When we noted the Iraq portion of The Diane Rehm Show on Fridays, there are things said by panelists I disagree with. If it's not called out by another guest, the issue is, can the person's remarks be seen? Could someone look at the facts and conclude as the panelist did? If it's an opinion, it can go in. But if someone is just factually wrong, we need to call it out. So we will. David didn't know what the hell he was talking about. Obama endorsed deadlines? You mean the June 30th 'pull-out'? You mean the draw down? You mean the supposed 2011 departure? If that's what you mean, you mean Obama "endrosed" Bush's "deadlines" because those 'deadlines' are Bush's. Those are from the treaty masquerading as a Status Of Forces Agreement which replaced the UN mandate (that Bush didn't want to renew) and which required a full-on push from the US government to pass through Parliament (with a huge number of Iraqi MPs skipping the vote) on Thanksgivng day in 2008. What was being asked was a fair question. More than fair.

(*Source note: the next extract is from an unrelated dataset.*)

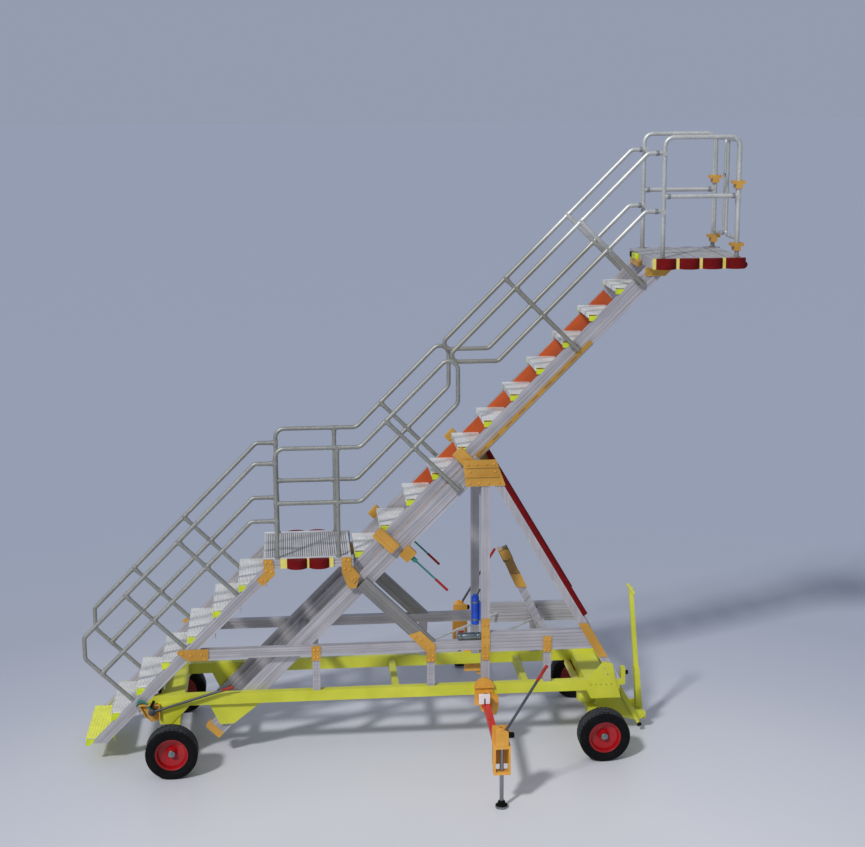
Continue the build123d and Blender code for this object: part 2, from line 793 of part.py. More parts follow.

And the honest answer, which Randall wasn't given, was that a large number of the 'anti-war' groups were nothing but anti-Bush groups -- and, more importantly, anti-Bush groups who existed to put Democrats into office. They weren't about ending the Iraq War. Look at MoveOn, for example. These were not real peace groups -- which is why they preferred the title "anti-war." These were not groups concerned with ending the illegal war. Their answer, over and over, check those stupid MoveOn e-mails from that time period, were: Stop the Iraq War by voting Democrats into office! That was all they had to offer. That and a few pathetic 'candle light vigils.' Randall asked a fair question and he didn't get a fair answer.